Just when you thought the dust had settled, a new tremor shakes the crypto world. Recent whispers from Washington suggest the U.S. Treasury isn’t quite finished with Binance, demanding a tighter leash on the exchange’s adherence to their 2023 monitoring deal. The implications? Potentially game-changing for how global crypto exchanges operate under the watchful eye of regulators.

Binance Under the Microscope (Again): The Ghost of Transactions Past

Remember that monumental $4.3 billion settlement Binance reached with U.S. authorities last year? A hefty sum and a three-year monitoring program were supposed to be the definitive chapter in their regulatory saga. The idea was simple: bring the crypto giant into the fold, ensuring rigorous compliance with financial regulations. But it seems some regulators believe the textbook is still being written.

Now, reports are swirling—and reportedly, the Treasury is listening—that Binance might have inadvertently (or otherwise) become a conduit for substantial funds flowing to entities linked with Iran. We’re talking over $1 billion in transactions, a figure that certainly raises eyebrows and re-ignites concerns about the effectiveness of existing oversight mechanisms.

A Renewed Push for “Iron-Clad” Compliance

This isn’t just a friendly reminder. Sources indicate the Treasury isn’t just gently nudging; they’re “privately demanding” that Binance step up its game. It’s a stark reminder that even after significant settlements and public promises, the scrutiny remains intense. For a pioneering platform like Binance, which has often walked the line between innovation and regulation, this represents another critical juncture.

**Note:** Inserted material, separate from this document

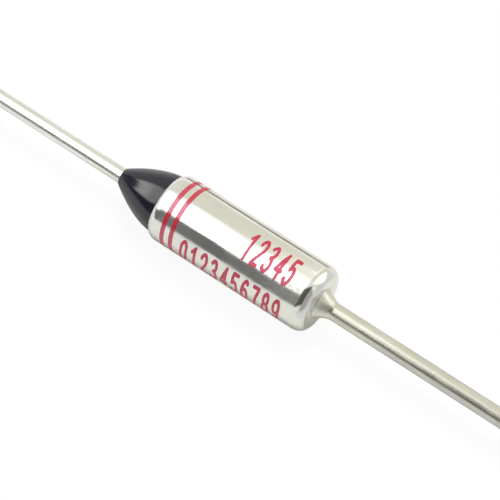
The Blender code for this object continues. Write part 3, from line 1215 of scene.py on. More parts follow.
@dataclass
class Lead(SubAssembly):
    """A straight round wire whose far end is sheared, with its copper core showing there.

    Args:
        plating: Finish of the wire.
        shear_lip: How far the sheared edge is rounded.
        lip_steps: Chords in that rounding.
        cut_ring: Radius of the ring of points on the cut face, as a share of the wire's.
        cut_reach: How close to the end a face of the cut lies, as a share of the lip.
    """

    plating: PlatedMetal = CASE_WIRE_PLATING
    shear_lip: float = 0.05 * MM
    lip_steps: int = 4
    cut_ring: float = 0.45
    cut_reach: float = 0.15

    def sheared(self, tip: float, wire_radius: float, towards: float) -> list[Point]:
        """The sheared end of a wire: a drawn-over lip, then the cut face.

        Args:
            tip: Depth of the end.
            wire_radius: Radius of the wire.
            towards: 1 where the wire ends at a greater depth, and -1 where at a smaller one.

        Returns:
            Depth and radius of each point, from the wire to the axis.
        """
        lip = self.shear_lip
        points = []
        for step in range(self.lip_steps + 1):
            angle = QUARTER_TURN * step / self.lip_steps
            points.append((tip - towards * lip * (1.0 - math.sin(angle)),
                           wire_radius - lip * (1.0 - math.cos(angle))))
        return points + [(tip, wire_radius * self.cut_ring), (tip, 0.0)]

    def bare_the_cut(self, piece: bpy.types.Object, tip_x: float) -> None:
        """Give the faces at the sheared end the second material.

        Args:
            piece: The wire.
            tip_x: Where its end is along X.
        """
        for face in piece.data.polygons:
            if abs(face.center.x - tip_x) < self.cut_reach * self.shear_lip:
                face.material_index = 1

    def dress(self) -> None:
        """Plate the wire and show copper at the cut."""
        self.coat(Slot.WIRE, self.plating.material(), CUT_COPPER.material())


@dataclass
class CaseLead(Lead):
    """The lead that is riveted through the closed end, with a flared shoulder against it.

    Args:
        wire_radius: Radius of the wire.
        flange_radius: Radius of the shoulder where it meets the end.
        flange_edge: Height of the shoulder's rounded edge.
        flange_steps: Chords in it.
        flare_length: How far the flare reaches from the end.
        flare_curve: How hollow the flare is.
        flare_steps: Rings along the flare.
        seat: Clearance to the case.
        shank_radius: Radius of the shank in the rivet hole.
        head_radius: Radius of the riveted head inside.
        end_wall: Thickness of the closed end.
        countersink_depth: Depth of the head's cone.
    """

    wire_radius: float = 0.5 * MM
    flange_radius: float = 0.94 * MM
    flange_edge: float = 0.02 * MM
    flange_steps: int = 6
    flare_length: float = 0.92 * MM
    flare_curve: float = 1.7
    flare_steps: int = 36
    seat: float = 0.002 * MM
    shank_radius: float = 0.4 * MM
    head_radius: float = 0.75 * MM
    end_wall: float = END_WALL
    countersink_depth: float = RIVET_CONE

    def outline(self) -> list[Point]:
        """Draw the section of the lead.

        Returns:
            Depth and radius of each point, from its head inside the case to its far end.
        """
        tip = AXIS.depth_of(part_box("case_lead")[1].x)
        points = [
            (self.end_wall, 0.0),
            (self.end_wall, self.head_radius),
            (self.end_wall - self.countersink_depth, self.shank_radius),
            (-self.seat, self.shank_radius),
        ]
        rounding = self.flange_edge / 2
        for step in range(self.flange_steps + 1):
            angle = QUARTER_TURN * step / self.flange_steps
            points.append((-self.seat - rounding * (1.0 - math.cos(angle)),
                           self.flange_radius - rounding * (1.0 - math.sin(angle))))
        flare_start = self.seat + self.flange_edge
        for step in range(self.flare_steps + 1):
            share = step / self.flare_steps
            hollow = (1.0 - share) ** self.flare_curve
            points.append((-(flare_start + (self.flare_length - flare_start) * share),
                           self.wire_radius + (self.flange_radius - self.wire_radius) * hollow))
        return points + self.sheared(tip, self.wire_radius, -1.0)

    def build(self) -> None:
        """Make the lead."""
        wire = as_piece("case_lead_wire", turned(self.outline(), Fineness.WIRE))
        self.bare_the_cut(wire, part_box("case_lead")[1].x)
        self.carry(wire, Body.HOUSING, "case_lead")


@dataclass
class IsolatedLead(Lead):
    """The lead in the ceramic bush, with a flat head that the star contact touches.

    Args:
        plating: Finish of the wire.
        wire_radius: Radius of the wire.
        head_radius: Radius of the head.
        head_thickness: Thickness of the head.
        head_rounding: Rounding of the head's edge.
        rounding_steps: Chords in that rounding.
    """

    plating: PlatedMetal = ISOLATED_WIRE_PLATING
    wire_radius: float = 0.45 * MM
    head_radius: float = 0.75 * MM
    head_thickness: float = 0.5 * MM
    head_rounding: float = 0.0833 * MM
    rounding_steps: int = 6

    def outline(self) -> list[Point]:
        """Draw the section of the lead.

        Returns:
            Depth and radius of each point, from its head to its far end.
        """
        low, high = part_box("isolated_lead")
        head, tip = AXIS.depth_of(high.x), AXIS.depth_of(low.x)
        edge = self.head_rounding
        points = [(head, 0.0)]
        points += arc((head + edge, self.head_radius - edge), edge, -QUARTER_TURN, 0.0, self.rounding_steps)
        points += [(head + self.head_thickness, self.head_radius),
                   (head + self.head_thickness, self.wire_radius)]
        return points + self.sheared(tip, self.wire_radius, 1.0)

    def build(self) -> None:
        """Make the lead."""
        wire = as_piece("isolated_lead_wire", turned(self.outline(), Fineness.WIRE))
        self.bare_the_cut(wire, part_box("isolated_lead")[0].x)
        self.carry(wire, Body.HOUSING, "isolated_lead")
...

What does this mean for the everyday crypto enthusiast? While the immediate impact might not be felt directly by individual traders, this ongoing saga underscores the increasing pressure on all crypto exchanges to implement robust anti-money laundering (AML) and know-your-customer (KYC) protocols. It’s a clear signal that governments are serious about preventing their financial systems from being exploited, even if it means breathing down the necks of multi-billion dollar companies.

The monitoring agreement, once seen as a solution, is now itself under intense scrutiny. This development highlights the complex and often contentious relationship between the fast-evolving world of cryptocurrency and the slower, more traditional pace of global financial regulation. For Binance, it’s back to the drawing board, or rather, back to validating that their compliance machinery is truly as impenetrable as official bodies demand.